Writing about the digital watch, the great newspaper columnist Charles R. McDowell Jr. quoted a United Press International news story in its entirety:

“President Ford today wore a digital wrist watch. The watch, which shows the time in numerals, appeared on his left wrist when he chaired a meeting of his Domestic Council in the Cabinet Room. It was the first time they had seen the President wearing a watch without the big and little hands, some White House aides said.”

About this “strange little item,” McDowell wrote, “The significance of this story remains unclear to me after several readings and much deep thought. I suppose it should be taken at face value and with tolerance for the journalistic tradition that nothing is too trivial to report about the President of the United States.”

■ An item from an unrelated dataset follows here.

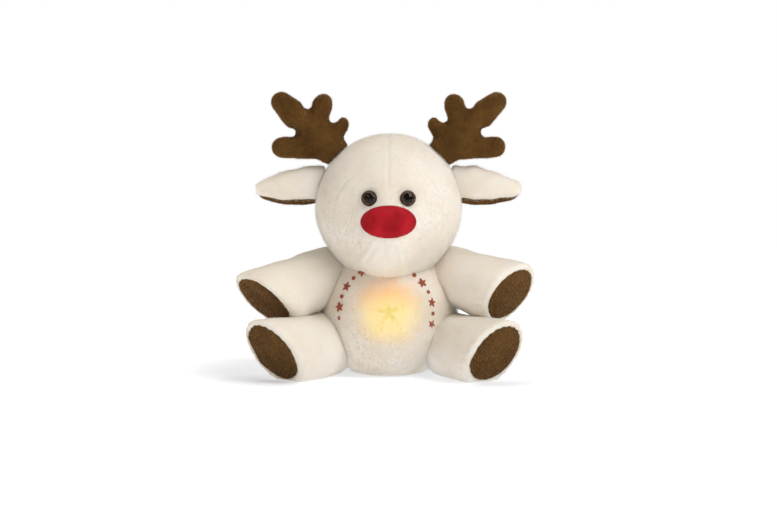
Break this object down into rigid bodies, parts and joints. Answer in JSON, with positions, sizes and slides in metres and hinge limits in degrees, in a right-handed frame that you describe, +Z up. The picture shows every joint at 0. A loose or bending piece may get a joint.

I was privileged later to work and be friends with Charley McDowell, who retired in 1998 and died last year. I came across the column in a booklet of some of his favorites. How I wish he were here for the news of Barack Obama’s big tweet.

President Obama made news Wednesday by becoming the first president to live tweet. Sitting on a tall stool in the East Room under the watchful gaze of the Gilbert Stuart portrait of George Washington, Obama typed a question in 140 characters.

The Washington Post, New York Times and other organizations providing news and commentary on platforms not even dreamt of in 1974 covered the milestone. A picture on the front page of The Wall Street Journal showed Obama next to a screen grab of a tweet from House Speaker John Boehner.

I’m not saying the first presidential tweet or the first Twitter Town Hall from the White House is trivial, but both seem puny compared with Franklin D. Roosevelt's appearance on TV in 1939, Jimmy Carter's installation of the first computer in the West Wing in 1978, or even George H.W. Bush's first presidential email in 1992.

Obama is no stranger to technology. He’s the first president to use a BlackBerry and a frequent online guest.

In April, he did a Facebook Town Hall with Mark Zuckerberg. In January, he answered video questions submitted by YouTube users in a town hall-style event sponsored by Google. More than 40,000 video questions were submitted.

Last October, he took questions from young people via Twitter in a live town hall sponsored by MTV, BET and CMT. In 2009, he did an online town hall with questions from YouTube, Facebook and Twitter users.

For his first tweet, Obama typed, “In order to reduce the deficit, what costs would you cut and what investments would you keep – bo.”

Alas, the Twitter Town Hall went downhill from there. It proved that real-life town halls have a lot more going for them than the virtual variety. With a real-life town hall, there’s a chance, slim though it may be, for an unscripted moment between president and citizen.

In this case, Jack Dorsey, co-founder of Twitter and an amiable fellow, read the tweets to Obama. Dorsey made a point of saying that neither he nor Obama knew what the questions would be, as if that added drama. The questions – chosen by “curators” around the country – were safe and surprise-free.

The one near-surprise came when Dorsey said there was a question from “someone you may know.” Speaker Boehner’s tweet: “After embarking on a record spending binge that’s left us deeper in debt, where are the jobs?”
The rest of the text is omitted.